In this context, when you plan moving to the cloud, at the outset, you will not get the exact replica of the configurations. Hence, it is highly recommended to assess performance or re-benchmark against the new hardware specifications available in the cloud.

15. Assess for security and compliance
Dynamics change in the context of the public cloud, more so when you are choosing a region that falls outside a specific geographic boundary. Irrespective of whether your solution comes under the purview of data protection laws and privacy regulations, or adherence to global standards on the compliance front, it is important to assess the host environment’s coverage on the following fronts:

  • Security
  • Privacy
  • Transparency
  • Compliance

In order to leverage the benefits of hosting in the cloud, you have to believe in the cloud providers’ claims about adhering to laws or regulations pertaining to your domain and entrust them with managing your data. As an example, on the compliance front, it is absolutely essential to ensure the cloud provider conforms to industry defined global standards (like FISMA, HIPPA, FERPA, etc) as well as country-specific standards (like NZ GCIO, UK G-Cloud, etc).
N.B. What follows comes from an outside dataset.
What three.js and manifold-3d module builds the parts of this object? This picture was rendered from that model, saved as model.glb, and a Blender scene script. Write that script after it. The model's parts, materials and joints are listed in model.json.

At the end of the day, moving into the cloud gives you an opportunity to operate with unlimited compute and, hence, no boundary. It is absolutely critical to ‘do it right the first time’ and optimise on the efforts. At times, taking up migration to the cloud has resulted in rejigging in teams and their operating model. Awareness about the cloud platform, complemented by the above guidelines, will help you arrive at the starting line in terms of the overall planning cycle of your transformation journey. While the cloud will give you a sophisticated compute environment, planning is key to success. Before you move to the cloud, understand its potential.